With larger block sizes, disks with many small files would waste a lot of space, so BSD added block level fragmentation[1] (also called block suballocation, tail merging or tail packing), where the last partial block of data from several files may be stored in a single "fragment" block instead of multiple mostly empty blocks (Allen 2005).
Vendors of some commercial Unix systems, such as SunOS/Solaris, System V Release 4, HP-UX, and Tru64 UNIX, have adopted UFS. Most of them adapted UFS to their own uses, adding proprietary extensions that may not be recognized by other vendors' versions of Unix. Surprisingly, many have continued to use the original block size and data field widths as the original UFS, so some degree of (read) compatibility remains across platforms. Compatibility between implementations as a whole is spotty at best and should be researched before using it across multiple platforms where shared data is a primary intent.
As of Solaris 7, Sun Microsystems included UFS Logging, which brought filesystem journaling to UFS. Solaris UFS also has extensions for large files and large disks and other features.
In 4.4BSD and BSD Unix systems derived from it, such as FreeBSD, NetBSD, OpenBSD, and DragonFlyBSD, the implementation of UFS1 and UFS2 is split into two layers — an upper layer that provides the directory structure and supports metadata (permissions, ownership, etc.) in the inode structure, and lower layers that provide data containers implemented as inodes. This was done to support both the traditional FFS and the LFS log-structured file system with common code for common functions. The upper layer is called "UFS", and the lower layers are called "FFS" and "LFS". In some of those systems, the term "FFS" is used for the combination of the FFS lower layer and the UFS upper layer, and the term "LFS" is used for the combination of the LFS lower layer and the UFS upper layer.

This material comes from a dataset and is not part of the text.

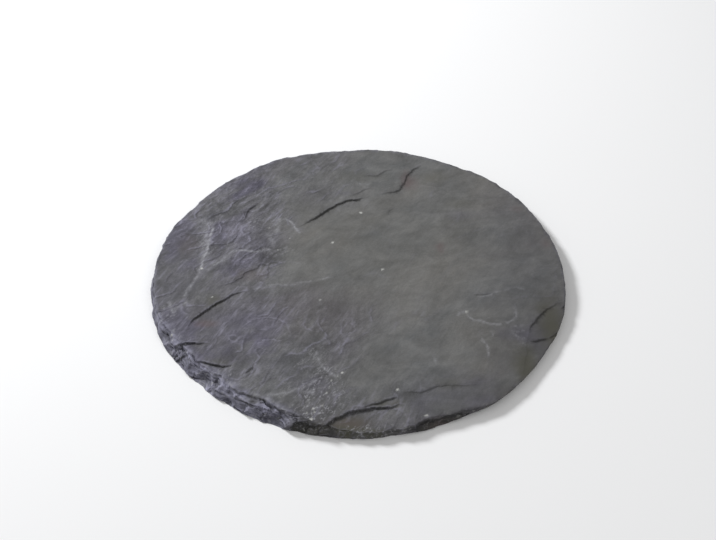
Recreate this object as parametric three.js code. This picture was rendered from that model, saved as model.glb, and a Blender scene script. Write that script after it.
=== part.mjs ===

Kirk McKusick extended the FreeBSD FFS and UFS layers to support a new variant, called UFS2, which adds 64-bit block pointers (allowing volumes to grow up to 8 zettabytes), variable-sized blocks (similar to extents), extended flag fields, additional 'birthtime' stamps, extended attribute support and POSIX1.e ACLs. UFS2 became the default UFS version starting with FreeBSD 5.0. FreeBSD also introduced soft updates and the ability to make file system snapshots for both UFS1 and UFS2. These have since been ported to NetBSD. OpenBSD has supported soft updates since version 2.9 and UFS2 since version 4.2 . Since FreeBSD 7.0, UFS also fully supports filesystem journaling using gjournal mechanism.
Linux includes a UFS implementation for binary compatibility at the read level with other Unixes, but since there is no standard implementation for the vendor extensions to UFS, Linux does not have full support for writing to UFS. The native Linux ext2 filesystem is inspired by UFS. (In fact, in some 4.4BSD-derived systems, the UFS layer can use an ext2 layer as a container layer, just as it can use FFS and LFS.)
NeXTStep, which was BSD-derived, also used a version of UFS. In Apple's Mac OS X, it is available as an alternative to HFS+, their proprietary filesystem. However, as of Mac OS X v10.5, one cannot install Mac OS X "Leopard" on a UFS-formatted volume. In addition, one cannot upgrade older versions of Mac OS X installed on UFS-formatted volumes to Leopard; upgrading requires reformatting the startup volume.